GRACE MUMO v MATILDA MAGIO MBINDA & ATTORNEY GENERAL [2008] KEHC 288 (KLR) | Limitation Of Actions | Esheria

GRACE MUMO v MATILDA MAGIO MBINDA & ATTORNEY GENERAL [2008] KEHC 288 (KLR)

Full Case Text

REPUBLIC OF KENYA

IN THE HIGH COURT OF KENYA

AT NAIROBI (NAIROBI LAW COURTS)

Misc. Appli. 406 of 2008

GRACE MUMO………………………………………………………APPLICANT

VERSUS

MATILDA MAGIO MBINDA………….……………………1ST RESPONDENT

HON. THE ATTORNEY GENERAL….…………………..2ND RESPONDENT

R U L I N G

1.    The application before me is the Originating Summons dated 1/07/08 and filed in court on 7/08/08.  The same is brought under the provisions of sections 27 and 28 of the Limitation of Actions Act, Cap 22 Laws of Kenya Section 3A of the Civil Procedure Act and all other enabling provisions of the law, seeking orders:-

1.         THAT this Honourable Court be pleased to grant the applicant leave to file suit out of time against the respondents.

2.         THAT the costs of this Application be in the cause.

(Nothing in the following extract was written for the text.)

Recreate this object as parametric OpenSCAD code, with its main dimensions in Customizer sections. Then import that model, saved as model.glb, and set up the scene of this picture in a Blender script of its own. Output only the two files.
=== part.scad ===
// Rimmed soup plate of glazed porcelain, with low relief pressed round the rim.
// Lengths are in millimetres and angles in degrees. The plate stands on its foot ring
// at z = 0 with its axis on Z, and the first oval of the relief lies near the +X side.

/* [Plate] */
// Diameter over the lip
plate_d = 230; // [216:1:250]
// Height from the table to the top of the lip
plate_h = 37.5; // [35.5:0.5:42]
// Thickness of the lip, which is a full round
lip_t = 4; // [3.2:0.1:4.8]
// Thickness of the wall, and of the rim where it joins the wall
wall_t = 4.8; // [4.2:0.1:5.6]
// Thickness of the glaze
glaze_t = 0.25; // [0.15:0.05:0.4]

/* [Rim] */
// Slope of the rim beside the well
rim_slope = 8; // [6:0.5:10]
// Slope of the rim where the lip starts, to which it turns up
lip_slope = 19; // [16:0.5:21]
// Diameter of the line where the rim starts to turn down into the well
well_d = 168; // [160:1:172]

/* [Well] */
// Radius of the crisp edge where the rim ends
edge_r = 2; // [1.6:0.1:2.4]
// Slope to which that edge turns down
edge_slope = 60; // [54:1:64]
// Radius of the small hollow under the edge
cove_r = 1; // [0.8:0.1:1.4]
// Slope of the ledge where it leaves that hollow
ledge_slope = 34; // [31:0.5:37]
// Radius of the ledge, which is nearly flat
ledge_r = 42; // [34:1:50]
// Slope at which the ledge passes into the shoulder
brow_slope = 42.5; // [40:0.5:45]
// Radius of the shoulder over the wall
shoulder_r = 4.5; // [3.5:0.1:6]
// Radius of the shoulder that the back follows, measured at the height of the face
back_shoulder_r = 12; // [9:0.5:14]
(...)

2.    The application is premised on 7 grounds on the face thereof, one of which is that the applicant’s former advocates caused the delay in filing the suit within the statutory time.  Under the ground numbered (d) the applicant acknowledges that the time for filing suit for damages for wrongful arrest, false imprisonment and defamation expired on 2/07/07 while the time for filing suit based on malicious prosecution expired on 21/03/08.  The applicant avers that she has a good claim against the respondents herein and she should thus be given  a chance to pursue the same.

3.    There is also an affidavit in support of the application sworn on 1/07/08.  In it the applicant avers as follows at paragraph 4 thereof:-

“4.  THAT failure to file the claims in time was caused by inadvertence on my part, I had duly instructed my advocate on record in time as shown by the demand letter to the 1st Respondent and the Notice of Intention to institute proceedings issued upon the 2nd Respondent marked “GM-2”.  The said advocate never took action and I only learnt after the suit had become time-barred.”

4.    She also depones that it was only in the month of June 2008 that she confirmed the fact that her former advocate had not filed suit on time as instructed.  She asks the court not to shut the doors of justice on her for the mistake of her advocate, and to find that this application has been brought timeously upon discovery of the applicant’s former advocates’ failure to file suit within time.

5.    The application was canvassed before me exparte by Miss Kiniti for the applicant.  Miss Kiniti contended that the applicant’s former advocate failed the applicant by not acting according to instructions.

6.    The issue that arises for determination is whether the applicant has satisfied the conditions set out in Sections 27 and 28 of Cap 22.  The Limitation of Actions will not apply in relation to a cause of action if it is proved that material facts relating to that cause of action were or included facts of a decisive character which were at all times outside the knowledge of the plaintiff until inter alia, after the expiry of the limitation period.  Section 28 provides the procedure for applying for leave of court for extension of limitation period under section 27 of Cap 22.  Under Section 28, the court can only grant leave if it appears to the court that there is a prima facie cause of action on the strength of the available evidence and that the requirements of section 27(2) have been fulfilled.

7.    After carefully considering the application as filed, the law and the submissions made to me by counsel for the applicant, I am not persuaded that the applicant has fulfilled the two conditions set out by section 28 of Cap 22 as to entitle her to the orders sought.  The main ground in support of the applicant’s application is that her former advocate, M/s Wangechi Munene & Co. Advocates did not act expeditiously as per the instructions given to them by the applicant.  I do not think that that really is the issue.  The point is that the applicant has not adduced any evidence to show that there were facts pertaining to this matter that were not within her knowledge.  The court is also not satisfied that the applicants former advocates had indeed been duly instructed to file plaint as alleged.  There is no evidence laid before me to prove that fact.  It may therefore very well be that it is the applicant herself, who caused the delay.  I find that a year’s delay in this case was inordinate and the same has not, in my view, been adequately explained.

8.    For the above reasons, I do find and hold that the applicant’s application lacks merit.  The same is hereby dismissed.  Costs of the application shall be in the cause.

It is so ordered.

Dated and delivered at Nairobi this 19th day of September  2008.